Böylece bir zamanlar Ermeni hükümdarlar Bizans’a hükmetmişlerse de, nihâyet Bizans onları parçalamış, yemiş ve devletlerine son vermiştir. Târihin söylediğine göre, zaman zaman İran hâkimiyeti altında da bulunan Ermeniler’in, ne uzun zaman devam eden bir devletleri olmuş ne de belli sınırları.
…Aynı muharrir, kitabına Evald Banse’nin şu mütâlâasını da alır:
“Ermenistan târihi, Asya devletlerinin bu memlekete geçit kapılarını ele geçirmek maksadı ile yaptıkları teşebbüslerden; Âsurîler’in eski hükümdarlarına, Roma’nın Partlar’a, Bizans’ın yeni İran’a ve nihâyet Türkler’in İranlılara ve Ruslara karşı yaptıkları harplerden ibârettir.(2)
Ermeniler’in şehit ettiği Türkiye’nin Los Angeles Baş Konsolos Yardımcısı Bahadır Demir’in annesi olan Neşide Kerem Demir, kitabında, üstteki bilgilere ek olarak şunları da söyler:
“…Başlangıçta ateşperest olan Ermeniler, Hıristiyanlığı kabûl ettikten sonra Sâsanî hükümdarları tarafından İran içlerine sürülmüşlerdir.
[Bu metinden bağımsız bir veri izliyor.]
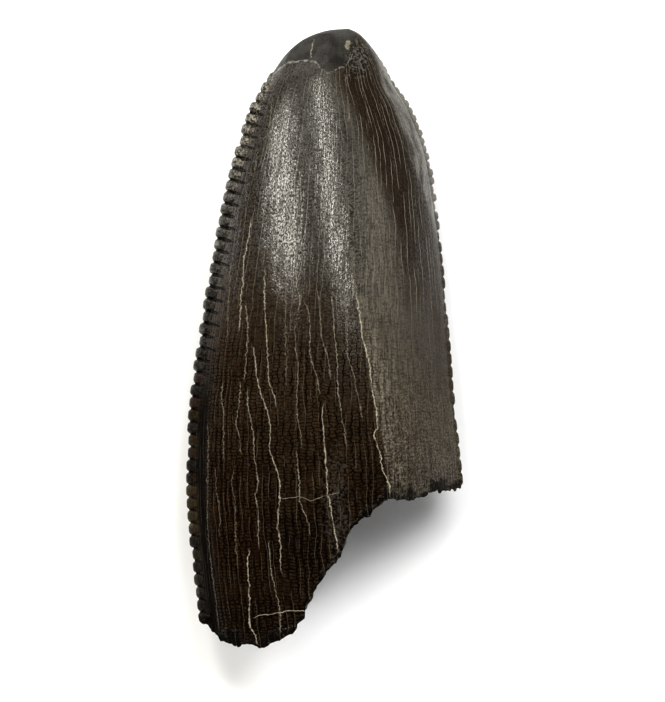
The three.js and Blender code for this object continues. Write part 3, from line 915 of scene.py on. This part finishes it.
def makeBrokenDentine():
    finish = bpy.data.materials.new('brokenDentine')
    finish.use_nodes = True
    maker = NodeMaker(finish.node_tree)
    shader = finish.node_tree.nodes['Principled BSDF']
    place = maker.add('ShaderNodeVectorMath', {0: maker.add('ShaderNodeTexCoord')['Object'],
                                               'Scale': 1 / mm}, operation='SCALE')[0]
    lump = maker.noise(place, 1.4, 4, 0.6)
    grain = maker.noise(place, 8.0, 3, 0.6)
    colour = maker.mix(maker.step(lump, 0.35, 0.68), broken['dark'], broken['pale'])
    colour = maker.mix(maker.step(grain, 0.62, 0.72, 0.0, 0.7), colour, broken['speck'])
    maker.put(shader.inputs['Base Color'], colour)
    maker.put(shader.inputs['Roughness'], maker.scaled(grain, 0.3, 0.5))
    height = maker.scaled(lump, 0.12, maker.times(grain, 0.05))
    maker.put(shader.inputs['Normal'], maker.add('ShaderNodeBump', {'Strength': 1.0, 'Distance': mm,
                                                                    'Height': height})[0])
    return finish


def makeTooth():
    tooth = makeCrown()
    print('crown lofted', countTriangles(tooth), 'triangles')
    tooth = joinAll([tooth, makeDenticles()], 'fossilTooth')
    print('denticles set along both edges')
    cutFlat(tooth, wear['facetPoint'], facetNormal())
    cutFlat(tooth, *wear['tipEnd'])
    pickOnly(tooth)
    tooth.data.remesh_voxel_size = wear['voxel']
    bpy.ops.object.voxel_remesh()
    factor, times = wear['smoothing']
    applyModifier(tooth, 'SMOOTH', factor=factor, iterations=times)
    print('remeshed', countTriangles(tooth), 'triangles')
    applyModifier(tooth, 'DECIMATE', ratio=wear['triangles'] / countTriangles(tooth))
    cutFlat(tooth, (0, 0, crown['restLevel']), (0, 0, -1))
    tooth.data.materials.append(makeEnamel())
    tooth.data.materials.append(makeBrokenDentine())
    print('enamel and broken face finished')
    cutAway(tooth, makeBrokenBase(), 1)
    markPlaces(tooth)
    print('worn and broken', countTriangles(tooth), 'triangles')
    tooth.location = toFrame * mm
    tooth.scale = (mm, mm, mm)
    pickOnly(tooth)
    applyPlace()
    bpy.ops.object.shade_smooth_by_angle(angle=math.radians(wear['sharpAngle']))
    return tooth


tooth = makeTooth()
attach(tooth, 'root')
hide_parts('tooth')


view = {
    'centre': (0.4218, -0.8353),  # mm, where the camera looks straight down
    'tall': 34.24,             # mm, how much of the frame it sees at the cutting edges' height
    'edgeHeight': 4.0,
    'lens': 400, 'sensor': 36,
    'look': 'High Contrast',
}
floorPaint = {'size': 1.2, 'shade': 0.96, 'roughness': 0.9, 'specular': 0.1}
# azimuth 0 is the tip's side, and it turns towards the front edge; distances and sizes are in metres
lights = {
    'topSoftbox': {'azimuth': 28, 'elevation': 64, 'distance': 0.30, 'size': (0.12, 0.12), 'power': 0.5,
                   'glossy': False},
    'topStrip': {'azimuth': -20, 'elevation': 57, 'distance': 0.30, 'size': (0.028, 0.18), 'power': 0.235,
                 'tint': (1, 0.975, 0.9)},
    'leftStrip': {'azimuth': -60, 'elevation': 38, 'distance': 0.30, 'size': (0.06, 0.16), 'power': 0.28,
                  'tint': (1, 0.975, 0.9)},
    'lowFill': {'azimuth': -115, 'elevation': 42, 'distance': 0.35, 'size': (0.16, 0.16), 'power': 0.4,
                'glossy': False},
}


def makeFloor():
    pickNone()
    bpy.ops.mesh.primitive_plane_add(size=floorPaint['size'])
    floor = bpy.context.object
    floor.name = 'floor'
    paint = bpy.data.materials.new('paleFloor')
    paint.use_nodes = True
    shader = paint.node_tree.nodes['Principled BSDF']
    shader.inputs['Base Color'].default_value = (*(floorPaint['shade'],) * 3, 1)
    shader.inputs['Roughness'].default_value = floorPaint['roughness']
    shader.inputs['Specular IOR Level'].default_value = floorPaint['specular']
    floor.data.materials.append(paint)


def makeSoftbox(name, azimuth, elevation, distance, size, power, glossy=True, tint=(1, 1, 1)):
    azimuth, elevation = math.radians(azimuth), math.radians(elevation)
    pickNone()
    towards = Vector((math.sin(azimuth) * math.cos(elevation), math.cos(azimuth) * math.cos(elevation),
                      math.sin(elevation)))
    bpy.ops.object.light_add(type='AREA', location=towards * distance)
    box = bpy.context.object
    box.name = name
    box.data.shape = 'RECTANGLE'
    box.data.size, box.data.size_y = size
    box.data.energy = power
    box.data.color = tint
    box.visible_glossy = glossy
    box.rotation_euler = (-towards).to_track_quat('-Z', 'Y').to_euler()


def makeCamera():
    distance = view['lens'] * view['tall'] / view['sensor']
    spot = Vector((view['centre'][0], view['centre'][1], view['edgeHeight'] + distance)) * mm
    bpy.ops.object.camera_add(location=spot, rotation=(0, 0, 0))
    camera = bpy.context.object
    camera.data.lens = view['lens']
    camera.data.sensor_fit = 'AUTO'
    camera.data.sensor_width = view['sensor']
    camera.data.clip_start = 0.01
    camera.data.clip_end = 10
    bpy.context.scene.camera = camera


def lightWorld(tree):
    # a dark room with a pale card on the front edge's side, and a little light along the floor
    maker = NodeMaker(tree)
    x, y, z = maker.split(maker.add('ShaderNodeTexCoord')['Generated'])
    card = maker.times(maker.step(x, 0.1, 0.5), maker.step(z, 0.97, 0.85), maker.step(z, 0.1, 0.3))
    glow = maker.scaled(card, 0.6, maker.step(z, 0.0, 0.3, 0.2, 0.01))
    tree.links.new(maker.combine(glow, glow, glow), tree.nodes['Background'].inputs['Color'])


makeFloor()
for name, settings in lights.items():
    makeSoftbox(name, **settings)
makeCamera()
world = bpy.data.worlds.new('studio')
world.use_nodes = True
lightWorld(world.node_tree)
bpy.context.scene.world = world
bpy.context.scene.view_settings.view_transform = 'Standard'
bpy.context.scene.view_settings.look = view['look']
print('floor, lights and camera placed')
Beşinci asırda, İran ile Ermeniler arasındaki muhârebede, yine binlerce Ermeni esir alınmıştır.
Daha sonra İran’a karşı muzaffer olan Araplar, Ermeniler’i Arabistan’a, Suriye’ye götürmüşlerdir.
Bizanslılar, Ermeniler’e diğer milletlerden çok daha haşin davranmışlardır. Mezhep husûmeti ve kendilerine karşı gösterdikleri hıyânetler yüzünden onlara dâima kin ve nefretle bakmışlardır.”
(2)Neşide Kerem DEMİR, Türkiye’nin Ermeni Meselesi, s.10,Manisa-2001.(Esat Uras, Târihte Ermeniler ve Ermeni Meselesi, s.89,Yeni Matbaa,1950,Ankara; Evald Banse,Die Türkei,Berlin,1915’den naklen.)